Make an exact copy of the entries below.

* START Source material *

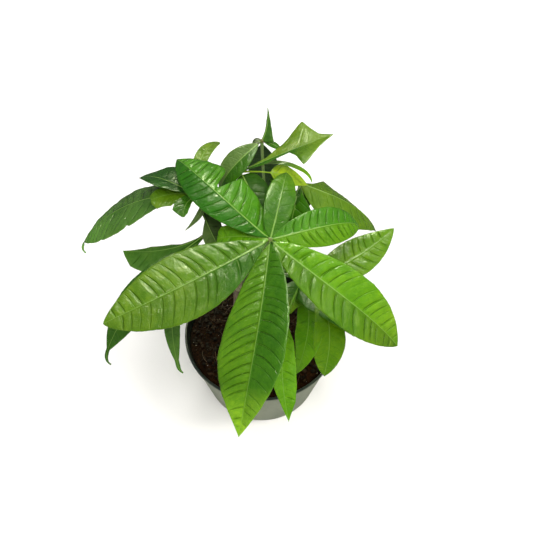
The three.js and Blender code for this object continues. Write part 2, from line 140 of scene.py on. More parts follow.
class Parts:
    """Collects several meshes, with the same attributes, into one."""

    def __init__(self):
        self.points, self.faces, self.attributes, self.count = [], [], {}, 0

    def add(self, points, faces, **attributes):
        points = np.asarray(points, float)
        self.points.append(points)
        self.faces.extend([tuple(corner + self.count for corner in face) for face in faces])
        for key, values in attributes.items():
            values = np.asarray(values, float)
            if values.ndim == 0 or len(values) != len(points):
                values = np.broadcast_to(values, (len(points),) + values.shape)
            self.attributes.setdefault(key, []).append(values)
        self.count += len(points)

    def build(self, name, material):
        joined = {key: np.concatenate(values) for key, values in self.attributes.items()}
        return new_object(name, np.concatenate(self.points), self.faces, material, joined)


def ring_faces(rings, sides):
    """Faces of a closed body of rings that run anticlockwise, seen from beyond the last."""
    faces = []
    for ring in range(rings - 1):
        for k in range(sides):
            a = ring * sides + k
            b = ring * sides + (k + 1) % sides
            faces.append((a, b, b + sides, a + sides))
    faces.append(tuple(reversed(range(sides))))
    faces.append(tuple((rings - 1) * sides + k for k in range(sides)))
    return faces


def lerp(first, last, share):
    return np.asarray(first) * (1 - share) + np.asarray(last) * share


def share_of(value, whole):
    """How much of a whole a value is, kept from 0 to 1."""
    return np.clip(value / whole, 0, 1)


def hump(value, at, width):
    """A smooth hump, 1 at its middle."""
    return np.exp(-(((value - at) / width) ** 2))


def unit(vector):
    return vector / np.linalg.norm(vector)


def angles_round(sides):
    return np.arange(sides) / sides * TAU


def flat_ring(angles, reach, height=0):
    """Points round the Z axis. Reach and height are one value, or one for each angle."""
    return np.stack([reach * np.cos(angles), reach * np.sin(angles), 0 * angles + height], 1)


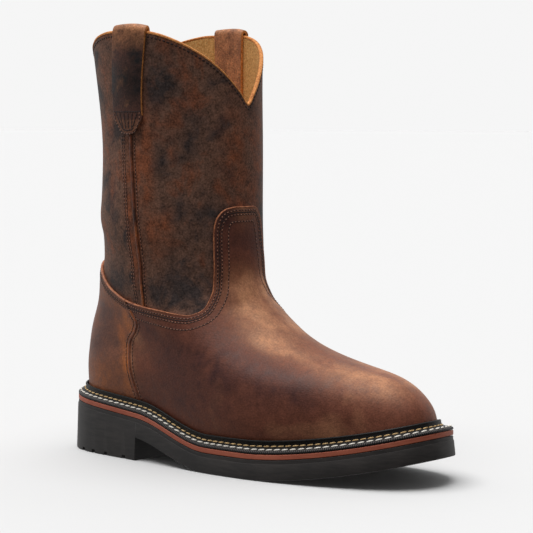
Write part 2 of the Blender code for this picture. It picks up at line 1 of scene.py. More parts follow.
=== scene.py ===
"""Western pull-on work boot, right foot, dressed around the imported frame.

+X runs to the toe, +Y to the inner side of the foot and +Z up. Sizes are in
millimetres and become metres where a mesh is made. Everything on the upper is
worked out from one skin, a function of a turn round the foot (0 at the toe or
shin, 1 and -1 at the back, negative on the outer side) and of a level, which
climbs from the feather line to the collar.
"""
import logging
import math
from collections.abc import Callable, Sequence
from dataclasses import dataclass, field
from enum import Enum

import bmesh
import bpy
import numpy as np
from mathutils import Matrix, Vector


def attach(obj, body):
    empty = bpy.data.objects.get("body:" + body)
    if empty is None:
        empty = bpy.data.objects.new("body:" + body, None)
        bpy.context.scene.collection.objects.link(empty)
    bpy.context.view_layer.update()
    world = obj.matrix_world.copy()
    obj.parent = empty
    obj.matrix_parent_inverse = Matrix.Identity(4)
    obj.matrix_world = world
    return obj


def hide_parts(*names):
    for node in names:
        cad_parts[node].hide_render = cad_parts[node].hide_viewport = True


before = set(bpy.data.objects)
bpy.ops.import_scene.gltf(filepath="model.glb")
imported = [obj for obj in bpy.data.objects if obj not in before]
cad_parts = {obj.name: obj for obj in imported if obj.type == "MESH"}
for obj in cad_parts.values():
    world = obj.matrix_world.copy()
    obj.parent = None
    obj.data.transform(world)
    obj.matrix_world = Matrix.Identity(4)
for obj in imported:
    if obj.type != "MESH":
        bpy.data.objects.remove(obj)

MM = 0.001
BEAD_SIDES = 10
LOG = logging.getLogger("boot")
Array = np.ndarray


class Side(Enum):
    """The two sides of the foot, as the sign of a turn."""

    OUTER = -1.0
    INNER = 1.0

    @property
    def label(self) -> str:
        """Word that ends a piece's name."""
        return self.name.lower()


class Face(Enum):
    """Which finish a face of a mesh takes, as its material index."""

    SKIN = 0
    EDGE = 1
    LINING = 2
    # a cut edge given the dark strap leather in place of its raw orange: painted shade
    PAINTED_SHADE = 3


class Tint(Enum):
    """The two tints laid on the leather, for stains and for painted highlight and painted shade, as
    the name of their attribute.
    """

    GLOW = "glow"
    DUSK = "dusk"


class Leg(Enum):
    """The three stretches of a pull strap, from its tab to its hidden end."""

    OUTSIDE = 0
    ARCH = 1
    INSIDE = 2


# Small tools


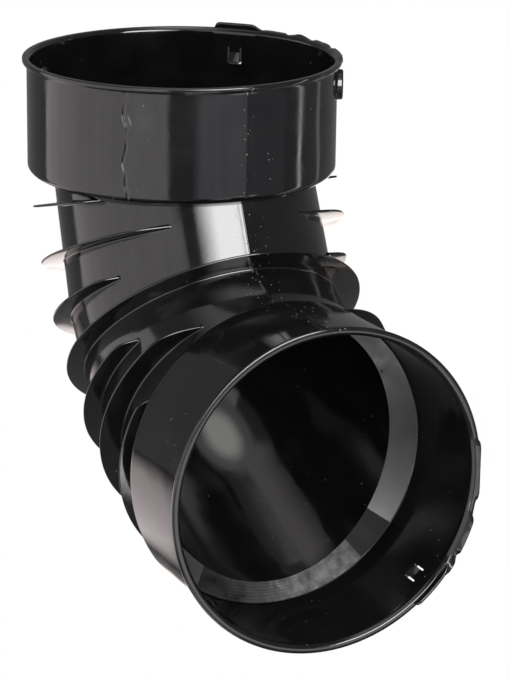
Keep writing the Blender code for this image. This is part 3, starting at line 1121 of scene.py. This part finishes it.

* END Source material *

Complete answer:
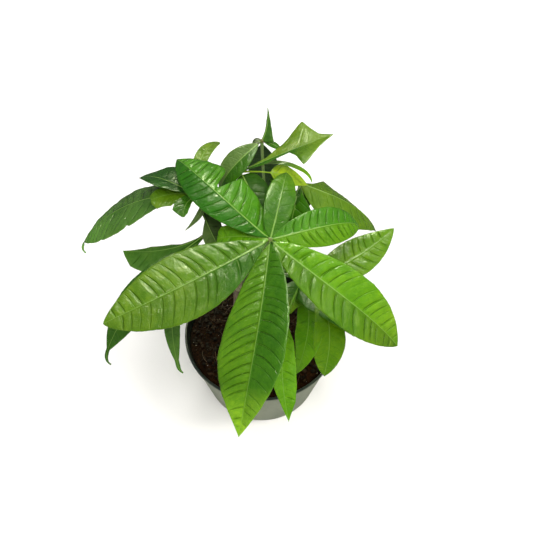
The three.js and Blender code for this object continues. Write part 2, from line 140 of scene.py on. More parts follow.
class Parts:
    """Collects several meshes, with the same attributes, into one."""

    def __init__(self):
        self.points, self.faces, self.attributes, self.count = [], [], {}, 0

    def add(self, points, faces, **attributes):
        points = np.asarray(points, float)
        self.points.append(points)
        self.faces.extend([tuple(corner + self.count for corner in face) for face in faces])
        for key, values in attributes.items():
            values = np.asarray(values, float)
            if values.ndim == 0 or len(values) != len(points):
                values = np.broadcast_to(values, (len(points),) + values.shape)
            self.attributes.setdefault(key, []).append(values)
        self.count += len(points)

    def build(self, name, material):
        joined = {key: np.concatenate(values) for key, values in self.attributes.items()}
        return new_object(name, np.concatenate(self.points), self.faces, material, joined)


def ring_faces(rings, sides):
    """Faces of a closed body of rings that run anticlockwise, seen from beyond the last."""
    faces = []
    for ring in range(rings - 1):
        for k in range(sides):
            a = ring * sides + k
            b = ring * sides + (k + 1) % sides
            faces.append((a, b, b + sides, a + sides))
    faces.append(tuple(reversed(range(sides))))
    faces.append(tuple((rings - 1) * sides + k for k in range(sides)))
    return faces


def lerp(first, last, share):
    return np.asarray(first) * (1 - share) + np.asarray(last) * share


def share_of(value, whole):
    """How much of a whole a value is, kept from 0 to 1."""
    return np.clip(value / whole, 0, 1)


def hump(value, at, width):
    """A smooth hump, 1 at its middle."""
    return np.exp(-(((value - at) / width) ** 2))


def unit(vector):
    return vector / np.linalg.norm(vector)


def angles_round(sides):
    return np.arange(sides) / sides * TAU


def flat_ring(angles, reach, height=0):
    """Points round the Z axis. Reach and height are one value, or one for each angle."""
    return np.stack([reach * np.cos(angles), reach * np.sin(angles), 0 * angles + height], 1)


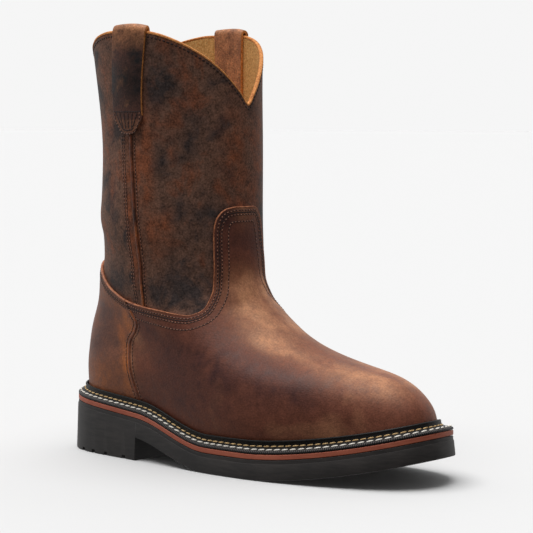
Write part 2 of the Blender code for this picture. It picks up at line 1 of scene.py. More parts follow.
=== scene.py ===
"""Western pull-on work boot, right foot, dressed around the imported frame.

+X runs to the toe, +Y to the inner side of the foot and +Z up. Sizes are in
millimetres and become metres where a mesh is made. Everything on the upper is
worked out from one skin, a function of a turn round the foot (0 at the toe or
shin, 1 and -1 at the back, negative on the outer side) and of a level, which
climbs from the feather line to the collar.
"""
import logging
import math
from collections.abc import Callable, Sequence
from dataclasses import dataclass, field
from enum import Enum

import bmesh
import bpy
import numpy as np
from mathutils import Matrix, Vector


def attach(obj, body):
    empty = bpy.data.objects.get("body:" + body)
    if empty is None:
        empty = bpy.data.objects.new("body:" + body, None)
        bpy.context.scene.collection.objects.link(empty)
    bpy.context.view_layer.update()
    world = obj.matrix_world.copy()
    obj.parent = empty
    obj.matrix_parent_inverse = Matrix.Identity(4)
    obj.matrix_world = world
    return obj


def hide_parts(*names):
    for node in names:
        cad_parts[node].hide_render = cad_parts[node].hide_viewport = True


before = set(bpy.data.objects)
bpy.ops.import_scene.gltf(filepath="model.glb")
imported = [obj for obj in bpy.data.objects if obj not in before]
cad_parts = {obj.name: obj for obj in imported if obj.type == "MESH"}
for obj in cad_parts.values():
    world = obj.matrix_world.copy()
    obj.parent = None
    obj.data.transform(world)
    obj.matrix_world = Matrix.Identity(4)
for obj in imported:
    if obj.type != "MESH":
        bpy.data.objects.remove(obj)

MM = 0.001
BEAD_SIDES = 10
LOG = logging.getLogger("boot")
Array = np.ndarray


class Side(Enum):
    """The two sides of the foot, as the sign of a turn."""

    OUTER = -1.0
    INNER = 1.0

    @property
    def label(self) -> str:
        """Word that ends a piece's name."""
        return self.name.lower()


class Face(Enum):
    """Which finish a face of a mesh takes, as its material index."""

    SKIN = 0
    EDGE = 1
    LINING = 2
    # a cut edge given the dark strap leather in place of its raw orange: painted shade
    PAINTED_SHADE = 3


class Tint(Enum):
    """The two tints laid on the leather, for stains and for painted highlight and painted shade, as
    the name of their attribute.
    """

    GLOW = "glow"
    DUSK = "dusk"


class Leg(Enum):
    """The three stretches of a pull strap, from its tab to its hidden end."""

    OUTSIDE = 0
    ARCH = 1
    INSIDE = 2


# Small tools


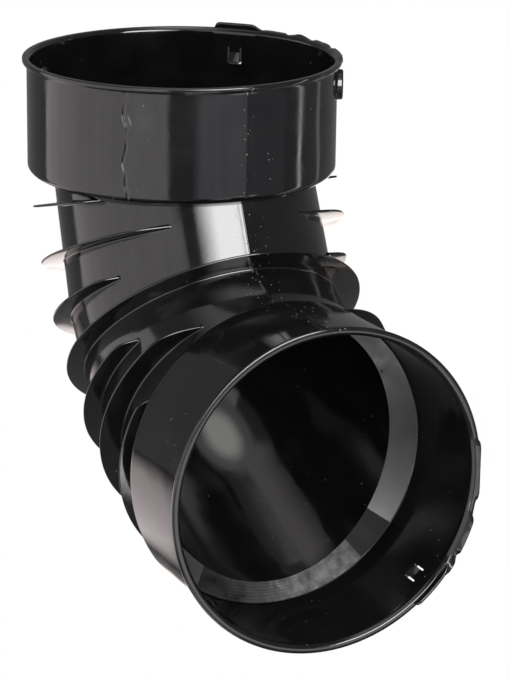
Keep writing the Blender code for this image. This is part 3, starting at line 1121 of scene.py. This part finishes it.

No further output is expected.